Iwata: Porém, ao conversar com você hoje, eu tive a sensação de que isso faz parte da sua essência, definindo a maneira como você cria os jogos — ao refletir sobre suas experiências conforme toma decisões — a forma e como esse processo continua a se desenvolver.
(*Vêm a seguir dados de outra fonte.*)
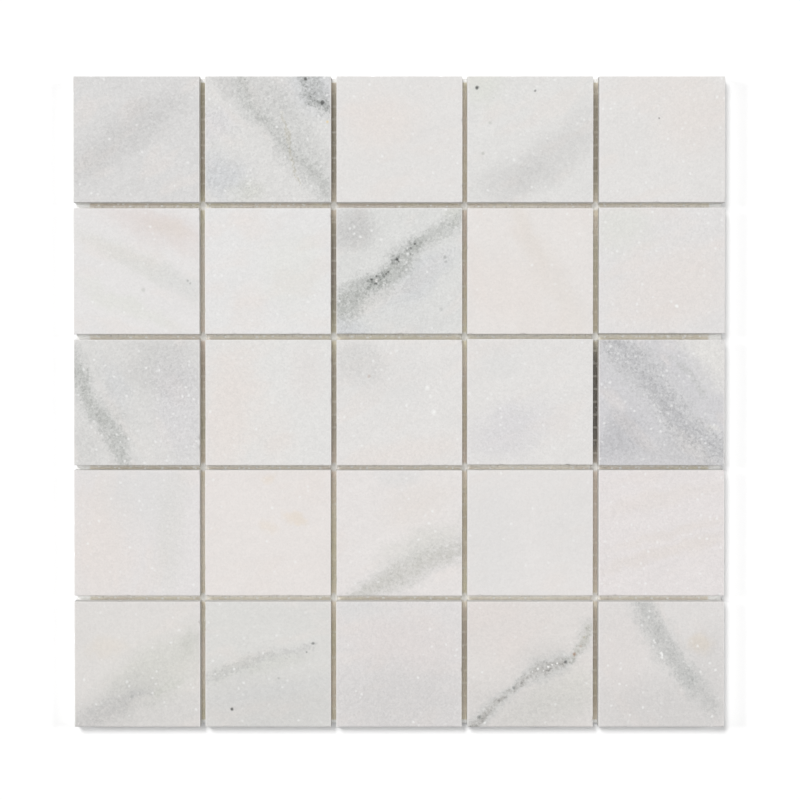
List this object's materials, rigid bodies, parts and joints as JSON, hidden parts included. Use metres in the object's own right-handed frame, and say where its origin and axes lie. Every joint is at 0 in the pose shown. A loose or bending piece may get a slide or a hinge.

Kamiya: Eu tenho ajuda da sorte. Sou muito abençoado pelas pessoas e pelo ambiente à minha volta. Mesmo depois daquele problema com o Resident Evil 2, eu tive que passar por muitos obstáculos com o Viewtiful Joe e o Okami, e gastei muito tempo com tentativas e erros. Eu só achei as respostas corretas graças a esse ambiente.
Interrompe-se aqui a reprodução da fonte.